- What you will do
Look through the lines below and extract any with the word "before".

### Recorded information

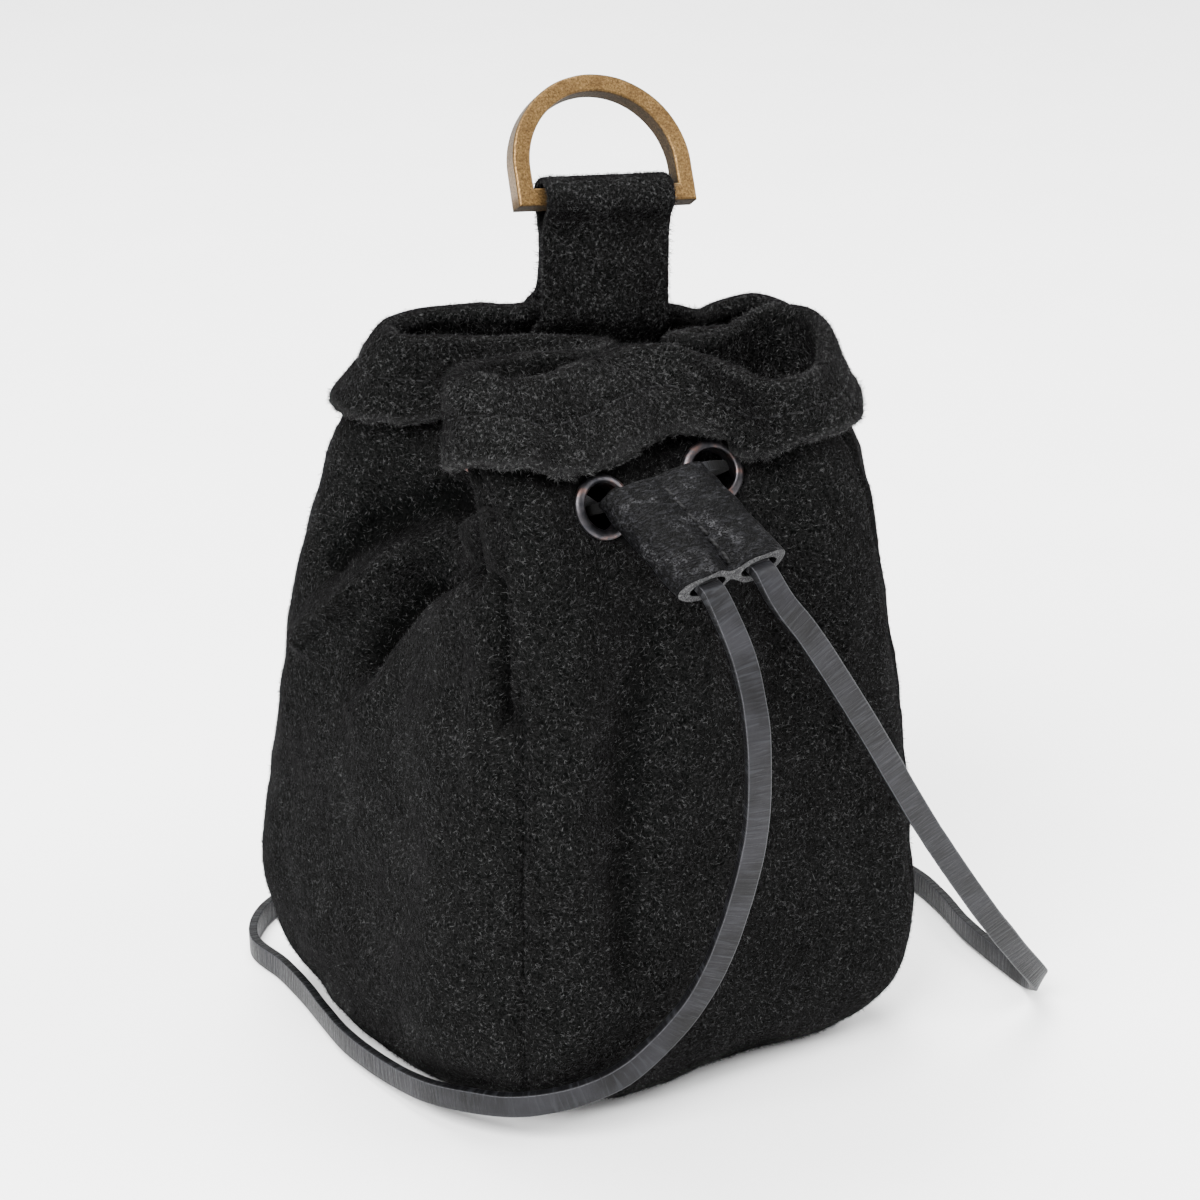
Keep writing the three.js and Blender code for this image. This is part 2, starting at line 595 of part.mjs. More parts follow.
function baseGeometry() {
  const width = levels[0].width - seamGap / half;
  const points = [];
  const steps = 48;
  for (let i = 0; i < steps; i += 1) {
    const [x, y] = boxPoint(i * 4 / steps, width, levels[0].corner, levels[0].belly);
    points.push(new THREE.Vector2(x * half, y * half));
  }
  return new THREE.ExtrudeGeometry(new THREE.Shape(points), { depth: leather, bevelEnabled: false });
}

// The D-ring stands on its straight bar, with the bar's centre at the shape's origin.
function ringGeometry() {
  const outline = (reach, bottom) => {
    const shape = new THREE.Shape();
    const top = ringHeight - ringBand / 2 - (ringInner / 2 + ringBand) - ringBevel;
    shape.moveTo(-reach, bottom);
    shape.lineTo(reach, bottom);
    shape.lineTo(reach, top);
    shape.absarc(0, top, reach, 0, Math.PI, false);
    shape.lineTo(-reach, bottom);
    return shape;
  };
  const ring = outline(ringInner / 2 + ringBand - ringBevel, -ringBand / 2 + ringBevel);
  ring.holes.push(outline(ringInner / 2 + ringBevel, ringBand / 2 - ringBevel));
  const geometry = new THREE.ExtrudeGeometry(ring, { depth: ringDepth - 2 * ringBevel, bevelEnabled: true,
    bevelThickness: ringBevel, bevelSize: ringBevel, bevelSegments: 1, curveSegments: 20 });
  geometry.translate(0, 0, -(ringDepth - 2 * ringBevel) / 2);
  return geometry;
}

const ringUp = sideways(ringLean);
ringUp.addScaledVector(strapAcross, -ringUp.dot(strapAcross)).normalize();

// The slider: a strip folded round both strands and stitched down its middle. Its top end
// sits close in front of the middle between the front's two eyelets.
const sliderStand = new THREE.Vector3(-4.76, -6.69, 2.77);
const sliderTop = eyeletSpots[0].centre.clone().add(eyeletSpots[1].centre).multiplyScalar(0.5).add(sliderStand);
const sliderAim = new THREE.Vector3(2.5, -22.5, -10.5).normalize();
const sliderSide = new THREE.Vector3(24.5, 0, 1.2).normalize();
const sliderMatrix = placed(sliderTop, sliderAim, sliderSide);

function sliderGeometry() {
  const reach = sliderWidth / 2;
  const thick = sliderThickness / 2;
  const pinch = thick * 0.62;
  const outline = new THREE.Shape();
  outline.moveTo(0, -pinch);
  outline.bezierCurveTo(reach * 0.30, -pinch, reach * 0.25, -thick, reach * 0.55, -thick);
  outline.bezierCurveTo(reach * 1.15, -thick, reach * 1.15, thick, reach * 0.55, thick);
  outline.bezierCurveTo(reach * 0.25, thick, reach * 0.30, pinch, 0, pinch);
  outline.bezierCurveTo(-reach * 0.30, pinch, -reach * 0.25, thick, -reach * 0.55, thick);
  outline.bezierCurveTo(-reach * 1.15, thick, -reach * 1.15, -thick, -reach * 0.55, -thick);
  outline.bezierCurveTo(-reach * 0.25, -thick, -reach * 0.30, -pinch, 0, -pinch);
  const channelReach = sliderPitch / 2 - sliderWall / 2 - 1.2;
  const channelThick = thick - sliderWall;
  for (const sign of [-1, 1]) {
    const hole = new THREE.Path();
    hole.absellipse(sign * sliderPitch / 2, 0, channelReach, channelThick, 0, 2 * Math.PI, false, 0);
    outline.holes.push(hole);
  }
  const geometry = new THREE.ExtrudeGeometry(outline, { depth: sliderLength, bevelEnabled: false, curveSegments: 6 });
  geometry.rotateX(-Math.PI / 2);
  return geometry;
}

// A flat lace along a curve; `sides` gives the direction of its width at each point.
const laceOutline = [[0.5, -0.25], [0.5, 0.25], [0.36, 0.5], [-0.36, 0.5], [-0.5, 0.25], [-0.5, -0.25],
  [-0.36, -0.5], [0.36, -0.5]];

function laceGeometry(points, sides, steps) {
  const curve = new THREE.CatmullRomCurve3(points, false, 'centripetal');
  const rings = [];
  for (let i = 0; i <= steps; i += 1) {
    const t = i / steps;
    const centre = curve.getPoint(t);
    const tangent = curve.getTangent(t);
    const place = t * (sides.length - 1);
    const k = Math.min(Math.floor(place), sides.length - 2);
    const wide = sides[k].clone().lerp(sides[k + 1], place - k);
    wide.addScaledVector(tangent, -wide.dot(tangent)).normalize();
    const thin = new THREE.Vector3().crossVectors(tangent, wide);
    rings.push(laceOutline.map(([a, b]) => centre.clone().addScaledVector(wide, a * laceWidth)
      .addScaledVector(thin, b * laceThickness)));
  }
  return tubeGeometry(rings);
}

function tubeGeometry(rings) {
  const sides = rings[0].length;
  const vertices = rings.flat().flatMap((p) => [p.x, p.y, p.z]);
  const triangles = [];
  for (let i = 0; i < rings.length - 1; i += 1) {
    for (let j = 0; j < sides; j += 1) {
      const a = i * sides + j;
      const b = i * sides + (j + 1) % sides;
      triangles.push(a, b, b + sides, a, b + sides, a + sides);
    }
  }
  const last = (rings.length - 1) * sides;
  for (let j = 1; j < sides - 1; j += 1) {
    triangles.push(0, j + 1, j, last, last + j, last + j + 1);
  }
  const geometry = new THREE.BufferGeometry();
  geometry.setAttribute('position', new THREE.Float32BufferAttribute(vertices, 3));
  geometry.setIndex(triangles);
  return geometry;
}

// The held lace: from one slider channel through all eight eyelets and back down the other.
const channelPoint = (sign, along) => new THREE.Vector3(sign * sliderPitch / 2, along, 0).applyMatrix4(sliderMatrix);

function heldLace() {
  const clear = laceThickness / 2 + eyeletLip + seamGap;
  const points = [sliderLength, sliderLength / 2, 0, -1.5].map((along) => channelPoint(1, along));
  const sides = points.map(() => sliderSide.clone());
  const order = [1, 2, 3, 4, 5, 6, 7, 0];
  for (const [step, index] of order.entries()) {
    const spot = eyeletSpots[index];
    const along = spot.wall === 'front' ? sliderSide.clone() : new THREE.Vector3(0, 0, 1);
    along.addScaledVector(spot.normal, -along.dot(spot.normal)).normalize();
    const levelsOut = [clear, -leather / 2, -leather - clear];
    if (step % 2) levelsOut.reverse();
    for (const offset of levelsOut) {
      points.push(spot.centre.clone().addScaledVector(spot.normal, offset));
      sides.push(along.clone());
    }
  }
  for (const along of [-1.5, 0, sliderLength / 2, sliderLength]) {
    points.push(channelPoint(-1, along));
    sides.push(sliderSide.clone());
  }
  return laceGeometry(points, sides, 62);
}

// The free loop of lace, from the slider's left mouth down to the floor, round the
// pouch and up to its right mouth: places, and the direction of the lace's width.
const laceRoute = [
  { x: -12.4, y: -72.0, z: 117.3, wx: 1.00, wy: 0.00, wz: 0.05 },
  { x: -8.9, y: -73.5, z: 107.7, wx: 0.98, wy: -0.15, wz: 0.00 },
  { x: -7.6, y: -76.0, z: 96.8, wx: 0.97, wy: -0.25, wz: 0.00 },
  { x: -7.0, y: -76.5, z: 87.3, wx: 0.97, wy: -0.25, wz: 0.00 },
  { x: -6.3, y: -75.0, z: 71.5, wx: 0.97, wy: -0.25, wz: 0.00 },
  { x: -7.3, y: -71.5, z: 55.2, wx: 0.95, wy: -0.25, wz: -0.15 },
  { x: -9.8, y: -67.5, z: 40.2, wx: 0.90, wy: -0.20, wz: -0.35 },
  { x: -13.5, y: -64.0, z: 29.6, wx: 0.80, wy: -0.15, wz: -0.55 },
  { x: -19.3, y: -60.2, z: 20.5, wx: 0.60, wy: -0.10, wz: -0.80 },
  { x: -26.1, y: -58.6, z: 15.5, wx: 0.35, wy: -0.10, wz: -0.93 },
  { x: -34.2, y: -56.0, z: 12.5, wx: 0.20, wy: 0.00, wz: -0.97 },
  { x: -40.6, y: -51.5, z: 10.2, wx: 0.12, wy: 0.00, wz: -1.00 },
  { x: -45.6, y: -47.0, z: 9.0, wx: 0.06, wy: 0.00, wz: -1.00 },
  { x: -49.8, y: -41.3, z: 8.3, wx: 0.00, wy: 0.00, wz: -1.00 },
  { x: -54.2, y: -30.4, z: 6.6, wx: 0.00, wy: 0.00, wz: -1.00 },
  { x: -55.8, y: -16.9, z: 4.8, wx: 0.00, wy: 0.00, wz: -1.00 },
  { x: -56.4, y: 0.5, z: 3.9, wx: 0.00, wy: 0.00, wz: -1.00 },
  { x: -55.0, y: 13.4, z: 3.6, wx: 0.00, wy: 0.00, wz: -1.00 },
  { x: -53.2, y: 25.0, z: 3.2, wx: 0.00, wy: 0.00, wz: -1.00 },
  { x: -52.0, y: 38.0, z: 2.8, wx: 0.00, wy: 0.00, wz: -1.00 },
  { x: -52.0, y: 52.0, z: 2.7, wx: 0.00, wy: 0.00, wz: -1.00 },
  { x: -43.0, y: 64.0, z: 2.7, wx: 0.00, wy: 0.00, wz: -1.00 },
  { x: -25.0, y: 71.0, z: 2.7, wx: 0.00, wy: 0.00, wz: -1.00 },
  { x: 0.0, y: 74.0, z: 2.7, wx: 0.00, wy: 0.00, wz: -1.00 },
  { x: 28.0, y: 72.0, z: 2.7, wx: 0.00, wy: 0.00, wz: -1.00 },
  { x: 55.0, y: 63.0, z: 2.7, wx: 0.00, wy: 0.00, wz: -1.00 },
  { x: 76.0, y: 45.0, z: 2.7, wx: 0.00, wy: 0.00, wz: -1.00 },
  { x: 87.0, y: 23.0, z: 2.7, wx: 0.00, wy: 0.00, wz: -1.00 },
  { x: 91.0, y: 0.0, z: 2.9, wx: 0.00, wy: 0.00, wz: -1.00 },
  { x: 89.3, y: -13.3, z: 3.0, wx: 0.00, wy: 0.00, wz: -1.00 },
  { x: 85.6, y: -28.0, z: 3.0, wx: 0.00, wy: 0.00, wz: -1.00 },
  { x: 83.6, y: -44.5, z: 3.0, wx: 0.00, wy: 0.05, wz: -1.00 },
  { x: 83.0, y: -53.0, z: 3.2, wx: -0.10, wy: 0.10, wz: -0.98 },
  { x: 80.5, y: -59.0, z: 6.6, wx: -0.45, wy: 0.20, wz: -0.85 },
  { x: 70.6, y: -63.5, z: 17.6, wx: -0.70, wy: 0.27, wz: -0.65 },
  { x: 57.1, y: -67.0, z: 34.0, wx: -0.80, wy: 0.28, wz: -0.53 },
  { x: 38.4, y: -70.0, z: 60.0, wx: -0.82, wy: 0.25, wz: -0.48 },
  { x: 20.5, y: -72.0, z: 88.2, wx: -0.85, wy: 0.20, wz: -0.40 },
  { x: 6.9, y: -72.0, z: 109.0, wx: -0.92, wy: 0.10, wz: -0.25 },
  { x: 1.2, y: -71.4, z: 116.6, wx: -0.98, wy: 0.00, wz: -0.10 },
];

function freeLace() {
  const points = [seamGap, 2].map((beyond) => channelPoint(-1, sliderLength + beyond));
  const sides = points.map(() => sliderSide.clone());
  for (const row of laceRoute) {
    points.push(new THREE.Vector3(row.x, row.y, row.z));
    sides.push(new THREE.Vector3(row.wx, row.wy, row.wz));
  }
  for (const beyond of [2, seamGap]) {
    points.push(channelPoint(1, sliderLength + beyond));
    sides.push(sliderSide.clone().negate());
  }
  return laceGeometry(points, sides, 68);
}

const suede = new THREE.MeshStandardMaterial({ color: 0x242424, roughness: 0.95, metalness: 0 });
const smoothLeather = new THREE.MeshStandardMaterial({ color: 0x2e2e30, roughness: 0.6, metalness: 0 });
const laceLeather = new THREE.MeshStandardMaterial({ color: 0x3c3d40, roughness: 0.55, metalness: 0 });
const brass = new THREE.MeshStandardMaterial({ color: 0x8a6a3c, roughness: 0.4, metalness: 1 });
const gunmetal = new THREE.MeshStandardMaterial({ color: 0x45454a, roughness: 0.35, metalness: 1 });

const pouch = new THREE.Group();

function add(name, geometry, material, matrix) {
  const mesh = new THREE.Mesh(geometry, material);
  mesh.name = name;
  if (matrix) mesh.applyMatrix4(matrix);
  pouch.add(mesh);
}

const wallNodes = ['front_panel', 'right_gusset', 'back_panel', 'left_gusset'];
for (const [index, name] of wallNodes.entries()) add(name, wallWithHoles(index), suede);
add('base_panel', baseGeometry(), suede);
for (const spot of eyeletSpots) {
  add(`eyelet_${spot.wall}_${spot.name}`, eyeletGeometry(), gunmetal, eyeletMatrix(spot));
}
add('belt_strap', strapGeometry(), suede);
add('d_ring', ringGeometry(), brass, placed(barCentre, ringUp, strapAcross));
add('slider', sliderGeometry(), smoothLeather, sliderMatrix);
add('drawstring', heldLace(), laceLeather);
add('lace_loop', freeLace(), laceLeather);

export default pouch;
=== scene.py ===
# Drawstring belt pouch of black suede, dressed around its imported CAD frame.
import math

import bpy
import bmesh
import numpy as np
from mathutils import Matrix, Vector, noise


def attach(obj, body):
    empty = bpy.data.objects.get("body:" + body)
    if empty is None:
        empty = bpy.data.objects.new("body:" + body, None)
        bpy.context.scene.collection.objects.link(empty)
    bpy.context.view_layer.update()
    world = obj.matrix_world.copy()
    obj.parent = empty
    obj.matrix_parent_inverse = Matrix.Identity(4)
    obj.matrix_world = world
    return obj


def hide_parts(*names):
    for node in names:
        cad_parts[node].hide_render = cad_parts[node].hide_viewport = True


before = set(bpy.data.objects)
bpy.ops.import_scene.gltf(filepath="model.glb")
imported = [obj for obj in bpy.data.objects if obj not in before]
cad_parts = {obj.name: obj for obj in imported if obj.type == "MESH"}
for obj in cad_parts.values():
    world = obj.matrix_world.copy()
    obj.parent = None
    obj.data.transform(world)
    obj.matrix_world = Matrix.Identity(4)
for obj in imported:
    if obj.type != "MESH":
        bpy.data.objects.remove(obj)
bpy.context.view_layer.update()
mm = 0.001

# The camera stands where the photographer stood.
view = {
    "place": (-0.36102, -0.57625, 0.37295),
    "target": (0.0004, -0.0086, 0.095),
    "lens": 105.9,
}


def aimAt(thing, target):
    away = Vector(target) - thing.location
    thing.rotation_euler = away.to_track_quat("-Z", "Y").to_euler()


cameraData = bpy.data.cameras.new("view")
cameraData.lens = view["lens"]
cameraData.clip_start = 0.05
camera = bpy.data.objects.new("view", cameraData)
camera.location = view["place"]
aimAt(camera, view["target"])
bpy.context.scene.collection.objects.link(camera)
bpy.context.scene.camera = camera
print("camera set")


# Helpers for shapes

def unit(vectors):
    return vectors / np.maximum(np.linalg.norm(vectors, axis=-1, keepdims=True), 1e-12)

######

- Exercise output
before = set(bpy.data.objects)
imported = [obj for obj in bpy.data.objects if obj not in before]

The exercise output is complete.